The above statement appears in an interview Jean Rollin gave for the Fall 1973 issue of the magazine CINEFANTASTIQUE. Rollin’s complaint regarding French cinema in the seventies could be applicable to any decade of his career. Like Walerian Borowczyk, Rollin was obliged to compromise or even structure an entire film around sex scenes that were mandated by his financiers. Eventually, Rollin even directed pornographic films as a means of establishing financial autonomy within the film industry, but to little avail.

Fascination (1979) is one of Rollin’s best features primarily because the erotic elements compliment rather than juxtapose the narrative of the film. The synthesis is so effective that Rollin authors some of the greatest images, most erotic images of the fantastique genre.

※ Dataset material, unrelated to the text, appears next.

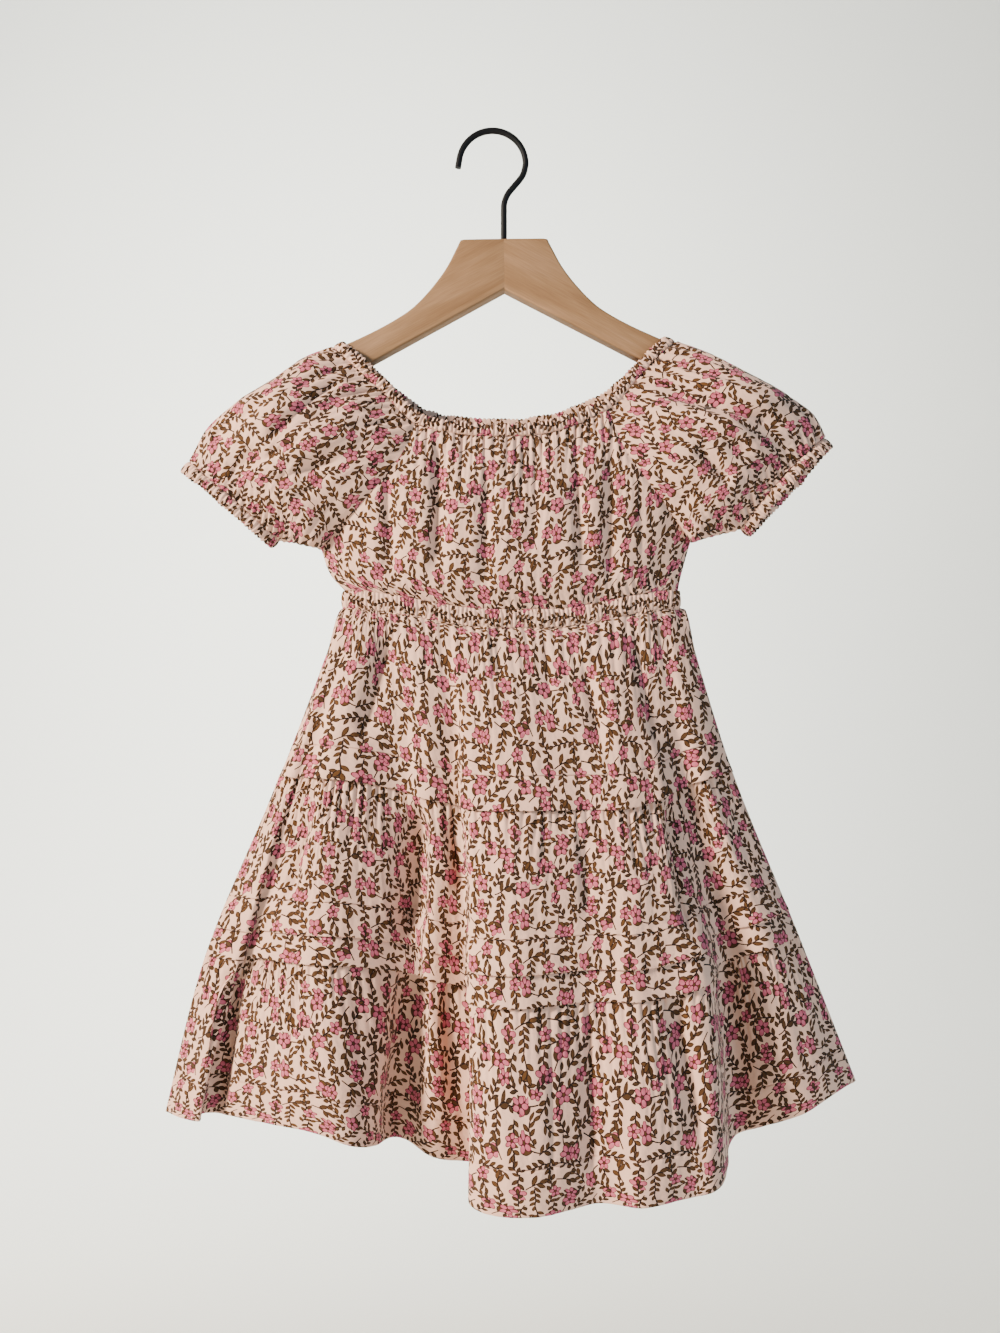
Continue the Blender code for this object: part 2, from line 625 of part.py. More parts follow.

The shot of Brigitte Lahaie approaching the camera in nothing but an open black robe and wielding a scythe is legendary in the annals of film marketing.

The premise of Fascination is simple. Marc (Jean-Pierre Lemaire) is fleeing his gang after a double cross and stumbles upon an old chateau where he meets two women, Eva (Brigitte Lahaie) and Elisabeth (Franca Maï), who are awaiting the other members of their all women secret society on the night of their sabbath. The twist is that this secret society of women plan to kill Marc and drink his blood.

Fascination is a return to themes of vampirism for Rollin, even if it isn’t explicitly about vampires. The blood cult in the film is a collection of bourgeois women for whom blood drinking is a ritualistic fetish, not a necessity to live. It may be on the nose, but it’s an effective piece of commentary. It’s a recurring theme in Rollin’s films that those with wealth and power exploit and dominate those in the lower classes.

What’s effective in Fascination are the visuals. Rollin litters the film with Gothic iconography, often imbuing familiar signifiers with a more modernist erotic interpretation. Even with the extraneous scenes of intercourse, the sense of tension and atmosphere remains palpable. From start to finish, Fascination follows a strict sort of dream logic; a Gothic fever dream drenched in lust and desire.